If you write $\lvert b\times c\rvert=\sin a$, then $b$ and $c$ are vectors, while $a$ is an angle (or the length of the geodesic, which is the same thing). So you might want to use different symbols. There are actually four distinct sets of symbols you might want to use:

• The positions of the corners: $A,B,C\in S^2$
• The angles at these corners: $\alpha,\beta,\gamma\in\mathbb R$
• The geodesic lengths of the edges: $a,b,c\in\mathbb R$
• The polar vectors of the edges: $n_a,n_b,n_c\in S^2$

The polar vector of an edge is the vector pointing to a pole if you consider that edge as the equator. Or in other words, it's the unit normal vector perpendicular to the plane of the corresponding great circle. This vector can be used to express the angle between two geodesics: it's simply the same as the angle between the corresponding polar vectors (at least as long as you got the signs right, see below). So using this, you can formulate things like $\lvert n_b\times n_c\rvert=\sin \alpha$ as well as $\lvert B\times C\rvert=\sin a$.

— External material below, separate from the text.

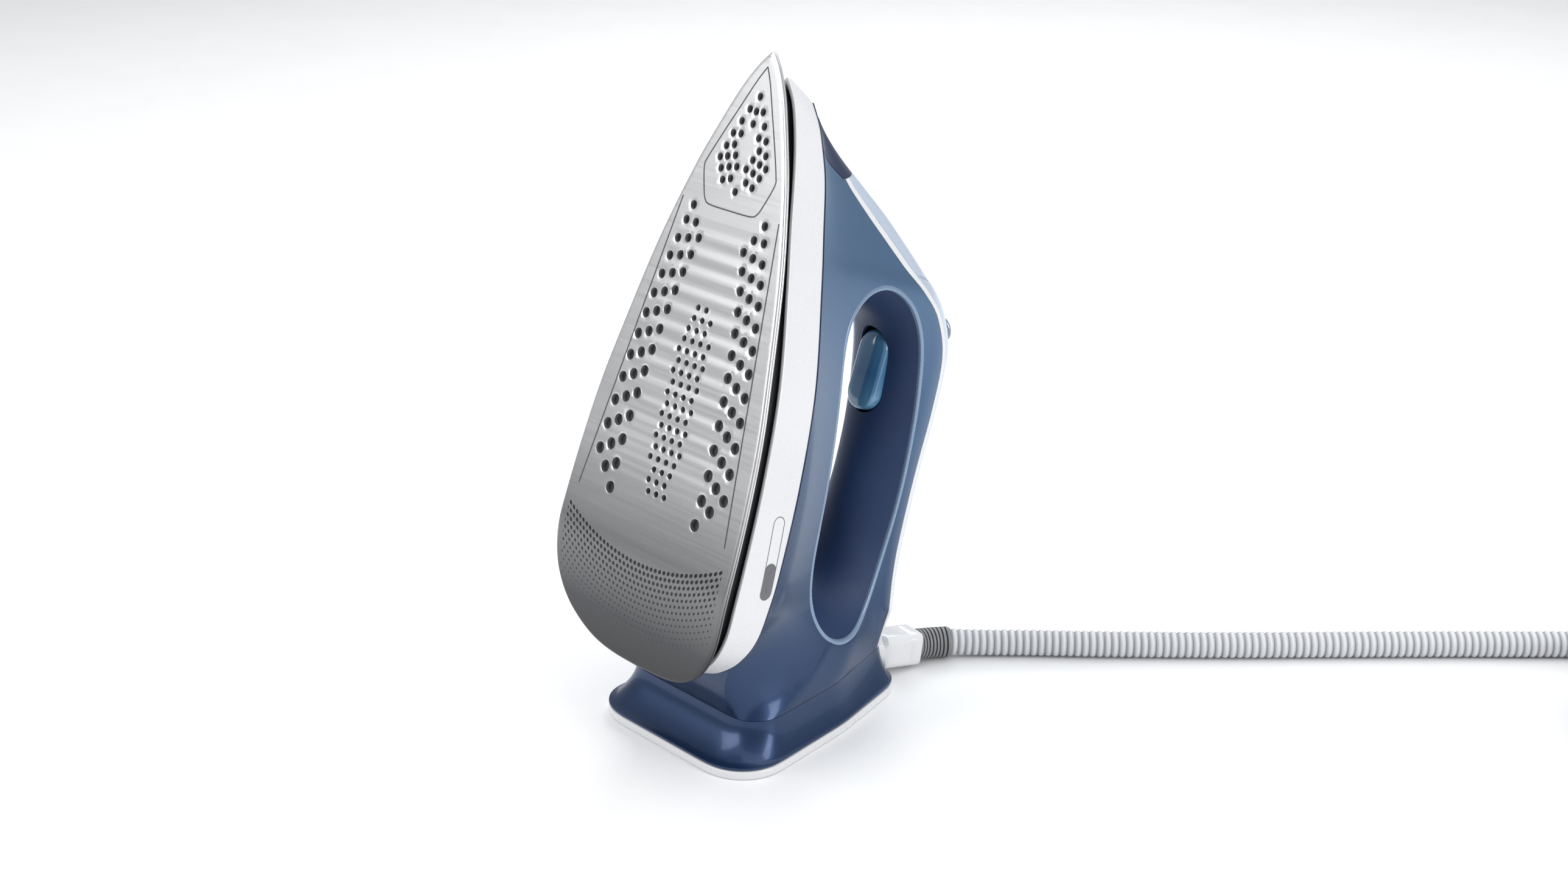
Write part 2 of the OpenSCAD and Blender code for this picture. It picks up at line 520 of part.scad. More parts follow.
module hose_clamp() color("dimgray") difference() {
    union() {
        along_boot() translate([-9.6, -12, -7.5]) cube([17.6, 24, 7.4]);
        translate([-7, clamp_y - 4, rim_h + 0.05]) cube([27.5, 8, clamp_top - rim_h - 0.05]);
    }
    boot_bore(boot_r - 2.5);
    for (s = [-1, 1]) translate([clamp_x(s), clamp_y, 0]) {
        cylinder(h = 30, r = 1.6);
        translate([0, 0, clamp_top]) cylinder(h = 20, r = 2.6);
    }
    translate([base_screw_at[1][0], base_screw_at[1][1], 0]) {
        cylinder(h = 14, r = 4);
        translate([0, -1.4, 0]) cube([12, 2.8, 14]);
    }
}
module clamp_screws() color("silver") for (s = [-1, 1]) translate([clamp_x(s), clamp_y, 0]) {
    translate([0, 0, 1.4]) cylinder(h = clamp_top, r = 1.5);
    translate([0, 0, clamp_top + 0.05]) cylinder(h = 1.6, r = 2.3);
}
module hose_boot() color("white") along_boot() difference() {
    union() {
        translate([0, 0, 0.2]) cylinder(h = 15.3, r = boot_r);
        translate([0, 0, 15.4]) linear_extrude(norm(boot_to - boot_from) - 15.4) boot_outline();
    }
    translate([0, 0, -1]) cylinder(h = 60, r = 4.5);
}
module boot_outline() intersection() {
    square([15.6, 15.6], center = true);
    circle(9.6);
}
sleeve_path = smooth([boot_to + [0.03, 0.2, -0.03], [13, 83, 8], [15.2, 89, 7.4], [18.5, 95, 7.1]], 2);
module bend_sleeve() color("gray") tube(sleeve_path, 6.9, 12);
hose_r = hose_d / 2;
hose_path = smooth([[18.6, 95.15, 7], [22, 99.5, 6.7], [26.5, 105, 6.4], [33, 112.5, 6.2], [44, 124.5, 6.2], [62, 143, 6.2],
    [84, 166.5, 6.2], [108, 193, 6.2], [135, 224, 6.2], [162, 255, 6.2], [188, 284, 6.2], [212, 310, 6.2],
    [242, 333.5, 6.2], [277, 352, 6.2]], 3);
module steam_hose() color("lightgray") tube(hose_path, hose_r, 10);
coil_at = [309, 290];
module hose_coil() color("lightgray") translate([coil_at[0], coil_at[1], 0.2]) rotate_extrude($fn = 64)
    translate([coil_r - hose_d - 0.2, 0]) square([2 * hose_d + 0.4, 2 * hose_d]);
plug_z = 2 * hose_d + 0.3;
module hose_connector() color("dimgray") translate([coil_at[0] + coil_r, coil_at[1], plug_z + 11])
    rotate([90, 0, 0]) difference() {
        union() {
            translate([0, 0, -24]) cylinder(h = 14, r = 7.5);
            translate([0, 0, -10]) cylinder(h = 24, r = 11);
            translate([0, 0, 14]) cylinder(h = 3, r = 9);
            translate([0, 0, 17]) cylinder(h = 9, r = 6);
        }
        translate([0, 0, 8]) cylinder(h = 20, r = 3);
    }

soleplate();
steam_chamber();
heating_element();
chamber_gasket();
chamber_cover();
cover_screws();
thermostat();
thermal_fuse();
inlet_fitting();
heat_shield();
skirt();
shield_screws();
main_housing();
nose_insert();
stripe_trim();
spine_cover();
grip_shell();
handle_chassis();
trigger();
trigger_pin();
trigger_spring();
trigger_switch();
trigger_plunger();
control_board();
button();
button_spring();
button_switch();
button_plunger();
wiring_loom();
steam_tube();
heel_foot();
base_plate();
base_screws();
hose_clamp();
clamp_screws();
hose_boot();
bend_sleeve();
steam_hose();
hose_coil();
hose_connector();
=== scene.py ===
"""Steam-station clothes iron on its heel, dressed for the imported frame. Metres, row frame.

Most shells are drawn in the iron's own frame (x, w, v) in millimetres: w is the height above
the soleplate's face and v runs along the soleplate from heel to tip. place() turns it to metres.
"""
import math

import bmesh
import bpy
import numpy as np
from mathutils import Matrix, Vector
from mathutils.geometry import delaunay_2d_cdt


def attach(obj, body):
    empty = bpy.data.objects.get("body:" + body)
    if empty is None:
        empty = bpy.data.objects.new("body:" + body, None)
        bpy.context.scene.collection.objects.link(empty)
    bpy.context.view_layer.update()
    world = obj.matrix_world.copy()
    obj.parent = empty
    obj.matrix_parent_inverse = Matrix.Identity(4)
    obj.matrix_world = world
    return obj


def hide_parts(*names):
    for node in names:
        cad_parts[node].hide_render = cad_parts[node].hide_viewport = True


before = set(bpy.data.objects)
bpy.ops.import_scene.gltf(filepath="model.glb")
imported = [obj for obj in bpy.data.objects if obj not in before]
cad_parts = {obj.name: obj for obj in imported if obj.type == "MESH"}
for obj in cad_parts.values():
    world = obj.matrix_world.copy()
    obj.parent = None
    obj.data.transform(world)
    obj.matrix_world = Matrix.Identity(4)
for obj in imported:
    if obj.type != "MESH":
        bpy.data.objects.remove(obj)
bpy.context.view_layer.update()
ROOT = "iron"

# ---- stance, as in the CAD ------------------------------------------------------------
TILT = math.radians(20.4)
SOLE_Y = -100.5
SKIRT_LOW, SKIRT_HIGH = 9.0, 29.0
RIM_H, SEAM_Z = 4.0, 21.0
STRIPE_DEEP, STRIPE_W = 14.2, 3.0
SEAM = 0.25
LOFT_BASE, LOFT_RISE, LOFT_EASE = 5, 23.75, 1.3
BOOT_ROOT, BOOT_MOUTH = np.array([7, 44, 14.2]), np.array([12, 78, 8.8])
TIP_V = 304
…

In fact there is a very simple translation: if you exchange $A,B,C$ with $n_a,n_b,n_c$ and $\alpha,\beta,\gamma$ with $a,b,c$ you get the polar version of every trigonometric statement. You might want to take special care of orientation. Things would be reall ysimple in elliptic geometry, where you consider antipodal points as equivalent. In spherical geoemtry, antipodal points are distinct, and great circle arcs come with an orientation (depending on which of the two possible normal vectors you choose). Picking the wrong one will give you an incorrect sign for one of these vectors, and may later on result in a complimentary angle. But apart from such minor details, the translations should be straight forward.